I’ve been going back and looking at Cummings since you posted his poem. You’re right, he has an amazing sense of form -- innovative, but soaked in his precise understanding of the tradition. When the very young read Cummings (I read him when I was a teenager, and I think that is a pretty common experience), they only see the innovation, the playing around with the visual field, without perceiving how this relates to the larger body of poetry in English. Also, I think Cummings is easy to neglect because he is so completely sui generis -- not part of any school, leaving few (no?) competent imitators behind....

Gigi Thibodeau said...

Yes, you hit the nail on the head with Cummings.
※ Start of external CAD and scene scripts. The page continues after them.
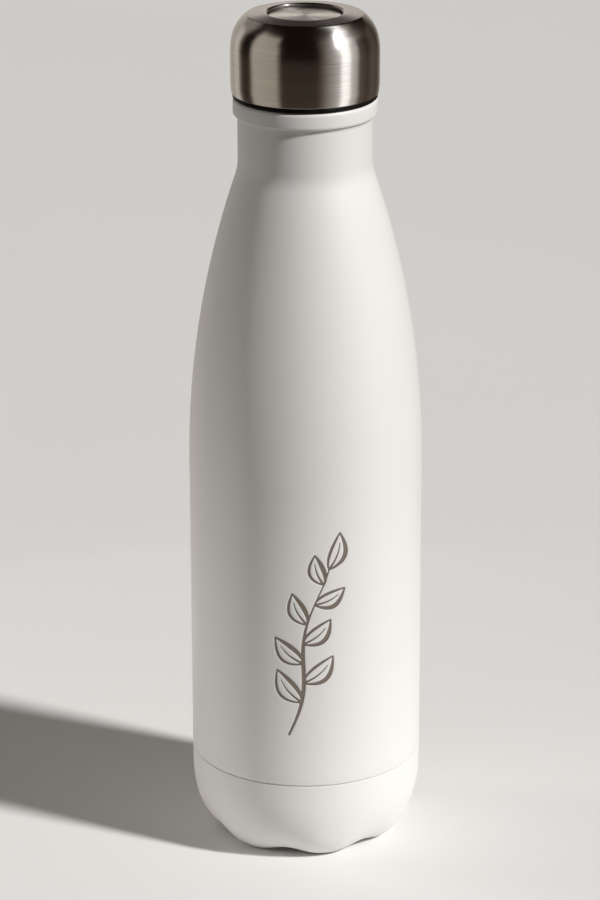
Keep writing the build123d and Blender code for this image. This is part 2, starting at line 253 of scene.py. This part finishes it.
def mixed(tree, factor, first, second):
    """A mix of two colours or two numbers."""
    is_colour = isinstance(first, tuple) or getattr(first, "type", "") == "RGBA"
    node = tree.nodes.new("ShaderNodeMix")
    node.data_type = "RGBA" if is_colour else "FLOAT"
    sockets = [s for s in node.inputs if s.enabled]
    for socket, value in zip(sockets, (factor, first, second)):
        if isinstance(value, bpy.types.NodeSocket):
            tree.links.new(value, socket)
        else:
            socket.default_value = (*value, 1) if isinstance(value, tuple) else value
    return next(s for s in node.outputs if s.enabled)


def object_coords(tree):
    """Places in the piece's own coordinates."""
    return add(tree, "ShaderNodeTexCoord").outputs["Object"]


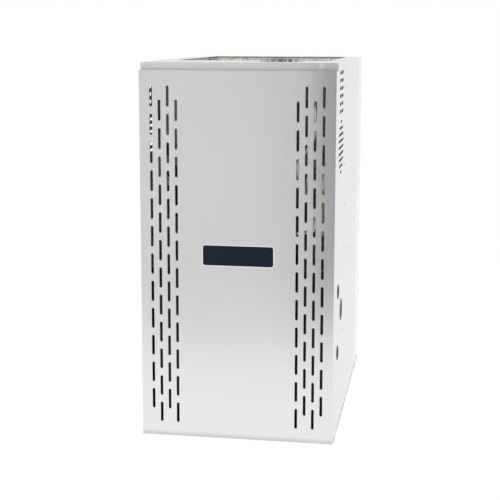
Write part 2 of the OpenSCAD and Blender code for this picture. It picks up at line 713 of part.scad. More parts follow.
// Round flue connection that passes through the top plate
module vent_collar() color("silver") on_case() difference() {
    union() {
        block([ind_duct_x0 - 6, flue_y - flue_d / 2 - 2, ind_duct_top], [ind_duct_x1 + 6, ind_back_y + 4, ind_duct_top + 2]);
        translate([flue_x, flue_y, ind_duct_top]) cylinder(d = flue_d + 2 * flue_wall, h = cab_h + flue_rise - ind_duct_top);
    }
    translate([flue_x, flue_y, ind_duct_top + 2]) cylinder(d = flue_d, h = cab_h);
    block([ind_duct_x0 + ind_wall, max(ind_front_y + ind_wall, flue_y - flue_d / 2 + 14), ind_duct_top - 1],
        [ind_duct_x1 - ind_wall, ind_back_y - ind_wall, ind_duct_top + 3]);
}

// ---------------------------------------------------------------- burners and gas

burner_port_d = 30;
module burner_box() color("silver") on_case() difference() {
    union() {
        difference() {
            block([-box_half_w, box_y0, box_z0], [box_half_w, vest_d - 1.4, box_z1]);
            block([-box_half_w + sheet, box_y0 + sheet, box_z0 + sheet], [box_half_w - sheet, vest_d, box_z1 - sheet]);
        }
        // arms that carry the manifold
        for (s = [-1, 1]) translate([s * (box_half_w - sheet / 2), 0, 0])
            block([-sheet / 2, manifold_y - 16, burner_z - 16], [sheet / 2, box_y0 + 2, burner_z + 16]);
    }
    for (x = hx_x) translate([x, 0, burner_z]) rod_y(burner_port_d + 1, box_y0 - 1, box_y0 + 3);
    for (s = [-1, 1]) translate([0, manifold_y, burner_z]) rod_x(manifold_d + 0.6, s * box_half_w - 2, s * box_half_w + 2);
}

// In-shot burner: bell mouth, venturi throat, flame head; a hollow turned shape
module burner() {
    w = 1;
    profile = [[burner_mouth_d / 2, 0], [9, 24], [9, 40], [burner_port_d / 2 - 1, 60], [burner_port_d / 2 - 1, burner_len]];
    rotate([-90, 0, 0]) rotate_extrude() polygon(concat(
        profile, [for (i = [4 : -1 : 0]) profile[i] - [w, 0]]));
}
module burners() color("silver") on_case() for (x = hx_x)
    translate([x, burner_mouth_y, burner_z]) burner();

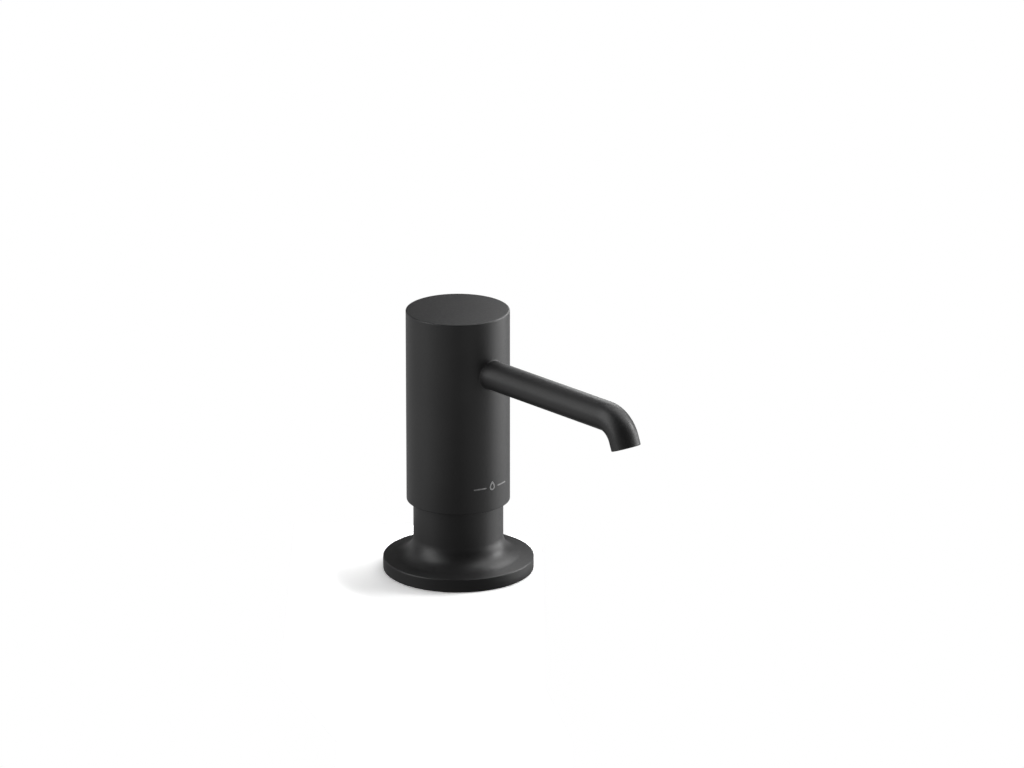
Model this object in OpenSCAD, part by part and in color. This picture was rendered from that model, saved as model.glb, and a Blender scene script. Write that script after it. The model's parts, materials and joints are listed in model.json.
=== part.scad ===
// Deck-mounted soap dispenser with a press-down pump head and a swivelling spout.
// Origin: centre of the flange's underside, in the plane of the deck it stands on.
// +Z is up and the spout points along -Y.

/* [Head] */
// Outside diameter of the pump head
head_d = 37; // [36.8:0.1:38]
// Height of the head's flat top above the deck
head_top_z = 97; // [96:1:104]
// Height of the head's lower rim above the deck with the pump up
head_rim_z = 26.2; // [26:0.2:28]
// Wall thickness of the head shell
head_wall = 2; // [1.7:0.1:2]

/* [Spout] */
// Outside diameter of the spout tube
spout_d = 10.5; // [9.5:0.1:11]
// Height of the spout's level run above the deck
spout_z = 77.1; // [76.5:0.1:78]
// Level run from the head's axis to the start of the bend
spout_run = 78.4; // [50:1:110]
// Radius of the bend along the spout's centreline
spout_bend_r = 9.8; // [9:0.5:14]
// Angle that the outlet is turned down from level
spout_bend_deg = 68.4; // [50:0.5:88]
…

Students see only that he breaks the rules; it takes time for them to understand the formal aspects of his work and the deep understanding he had of his craft and tradition. Sadly, they too often read him without enough knowledge about poetic form to realize that his use of form, while groundbreaking, was steeped in the tradition. So often, his poems are used as an example of the idea "anything goes" in poetry. Sigh.

James Owens said...

Gigi: I sympathize with that sigh. Students mostly believe that any sort of formal discipline is an affront to their freedom of self-expression. And, as you say, they see in Cummings only this breaking of “the rules,” without realizing that he could break them so well only because he knew them so well (and loved them, that's the key!). And students don’t read. Why is that? Why would someone want to write poetry, when they don’t even like to read poetry? I’ve met MFA students who have only the vaguest idea what a sonnet is…. There, that’s my mini-rant for the day. Sigh.

Rakib Naz said...

i'll nit get into the details of ethics and aesthetics.
You weave words real nice.
keep it coming:-)

James Owens said...

Rakib: Thank you for visiting and for your comment.